Record yourself and compare it to the original
Once a section feels solid, film a take with zero intention of posting it - purely for self-review. Without a recording you are guessing what looks off; with one you can pinpoint problems and fix them one at a time. Expect a shock: everyone looks worse on camera than in their head. That is universal, and it is a reason to record more, not less - regular self-review is what trains you to close the gap. If the camera makes you cringe, read Why You Look Awkward Dancing on Video before you swear off filming.
Watch your take as if you were analyzing a different dancer. Look for specific weak points - arm placement, weight-shift timing - instead of reacting emotionally to "how you look." For stubborn moves, step through the video frame by frame and check the start and end position of each move; many moves that feel "off" turn out to be a sloppy hand or an incomplete extension, not a technique problem.
How do you get from slow practice to full speed?
Raise the tempo gradually, and change what you focus on as you do. At speed, constant-velocity movement looks muddy - use ramping: accelerate into each pose, hold a micro pause at the lock, then accelerate into the next. Ramping is what keeps positions readable at full tempo.
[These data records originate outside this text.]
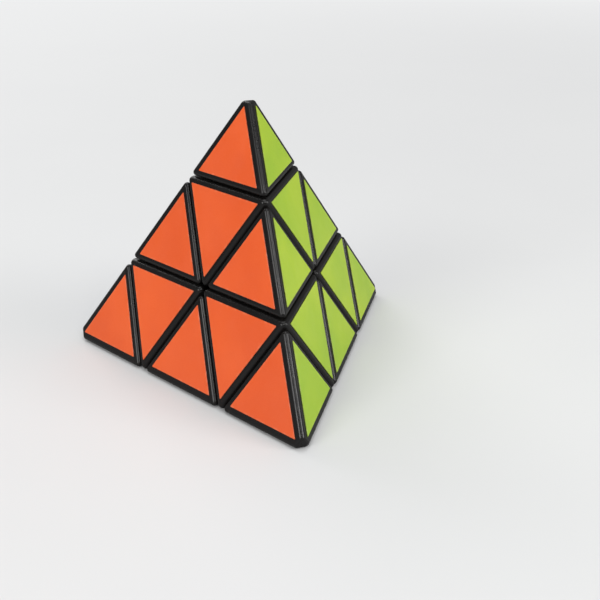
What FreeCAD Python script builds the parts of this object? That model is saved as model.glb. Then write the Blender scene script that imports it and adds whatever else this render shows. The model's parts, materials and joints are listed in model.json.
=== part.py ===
import FreeCAD, Part
import math
import os

import Sketcher

os.makedirs("parts", exist_ok=True)
doc = FreeCAD.newDocument("pyramid_puzzle")
V = FreeCAD.Vector

# ---------------------------------------------------------------- sizes, in mm
SIZES = [
    ("face_distance", "20", "centre of the puzzle to each of the four flat faces"),
    ("sticker_thick", "0.2", "thickness of a sticker"),
    ("axial_margin", "1.5", "sticker of an axial to the cuts around it"),
    ("inner_margin", "2.25", "sticker of a tip or edge piece to the cuts around it"),
    ("outer_margin", "2.6", "sticker to the sharp outer edge of the pyramid"),
    ("gap", "0.15", "each side of a cut keeps this much back"),
    ("slug_radius", "30", "round bar that axials and tips are cut from"),
    ("round_axial", "1.2", "rounding of all edges and corners of an axial"),
    ("round_edge", "1", "rounding of all edges and corners of edge pieces and tips"),
    ("ball_inner", "8.75", "inside radius of the edge feet"),
    ("ball_outer", "16", "radius of the hollow under the axials"),
    ("foot_plane", "3.2", "how near the feet come to a layer's middle"),
    ("hub_radius", "5.3", "hub of an axial"),
    ("hub_floor", "10.15", "bottom of that hub, from the centre"),
    ("bore_radius", "1.7", "running hole around a screw"),
    ("core_radius", "8.5", "ball of the core"),
    ("boss_radius", "4.5", "boss of the core"),
    ("boss_reach", "10", "end of a boss, from the centre"),
    ("thread_radius", "1.55", "screw hole in the core, thread left plain"),
    ("thread_floor", "2.5", "bottom of that hole, from the centre"),
    ("screw_radius", "1.5", "screw shank"),
    ("screw_start", "3", "screw point, from the centre"),
    ("point_length", "1", "tapered end of a screw"),
    ("head_radius", "2.75", "screw head"),
    ("head_bevel", "0.8", "bevel around the top of the head"),
    ("head_start", "42.8", "underside of the head, from the centre"),
    ("head_end", "45", "top of the head, from the centre"),
    ("slot_width", "0.8", "one bar of the cross recess"),
    ("slot_length", "3", "length of a bar of the cross recess"),
    ("slot_depth", "1.2", "depth of the cross recess"),
    ("washer_radius", "3.1", "outside of a washer"),
    ("washer_thick", "0.6", "thickness of a washer"),
    ("spring_radius", "2.4", "middle of the spring wire"),
    ("wire_radius", "0.35", "radius of the spring wire"),
    ("spring_turns", "4.5", "turns of a spring"),
    ("spring_clear", "0.05", "spring to the tip base and to the washer"),
    ("seam_height", "36", "joint between tip base and tip cap, from the centre"),
    ("tip_end", "56.2", "flattened point of a tip, from the centre"),
    ("tip_wall", "1.9", "wall of a tip cap at its thinnest"),
    ("cavity_end", "46", "top of the hollow in a tip cap"),
    ("ring_outer", "6", "locating ring on a tip base, outside"),
    ("ring_inner", "4.2", "locating ring on a tip base, inside"),
    ("ring_height", "1.2", "height of that ring"),
]

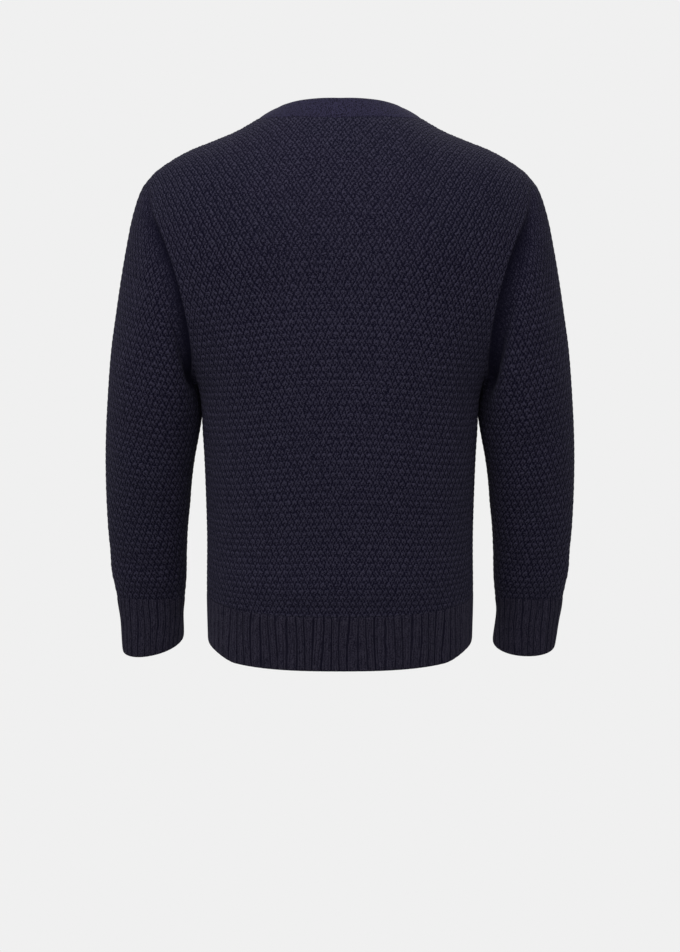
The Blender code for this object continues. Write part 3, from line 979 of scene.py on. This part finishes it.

Anchor yourself to the music, not to a memorized blur. Identify where the accents and big moves land in the counts ("turn on 4, land 5; hit on 7, look 8") - if you get lost at speed, you rejoin at the next accent instead of restarting from the top. Occasionally run the whole routine from memory with no music at all; silence forces the moves out of musical-cue dependence and into your body. You can even drill the choreography against two tracks with different feels, one heavy and slow, one light and fast, so the moves become shapes you can match to any tempo.
And when you are not sure of a move at full speed, go "strong and wrong" - commit fully anyway. Pushing through trains your body to trust itself instead of freezing mid-choreo.
The workflow at a glance
- Watch the full video 2-3 times without moving
- Break the routine into labeled chunks (A, B, C) at musical phrases
- Slow the playback down and mirror it
- Drill each chunk without looking, then drill the transitions between chunks
- Record a take, review it like a stranger's video, fix one thing at a time
- Raise the tempo gradually, using accents in the counts as landmarks
- Finish with a full run at 100% speed - commit fully, even to the shaky parts
Frequently asked questions
How do you transition from slow practice to full speed?
Increase the tempo in steps rather than jumping straight to 100%, and change your focus as you speed up: accelerate into each pose and hold a micro pause at the lock ("ramping") so positions stay readable, and memorize where the big accents land in the counts so you can rejoin the music if you get lost. Occasionally running the routine without any music also helps, because it moves the choreography from musical-cue dependence into pure body memory.
Is recording yourself important for learning dance from a video?
Yes - it is the only reliable way to see what you actually look like, since everyone looks worse on camera than they feel in the moment. Record practice takes with no intention of posting them, then review the footage like you are analyzing a different dancer, checking specific details such as arm placement and weight-shift timing. Frame-by-frame comparison against the original video often reveals that a move which feels wrong is just an incomplete extension or a sloppy hand position.
Why can't I remember choreography after learning it from a video?
Usually because it was learned as one long block at full speed while watching the screen the whole time. Break the routine into short labeled chunks, learn each chunk well enough to perform without looking at the video, and recap earlier sections for a few minutes daily so they don't slip. Memorizing the arm sequences consciously also helps - if your legs blank out mid-run, the arms can pull the full body memory back.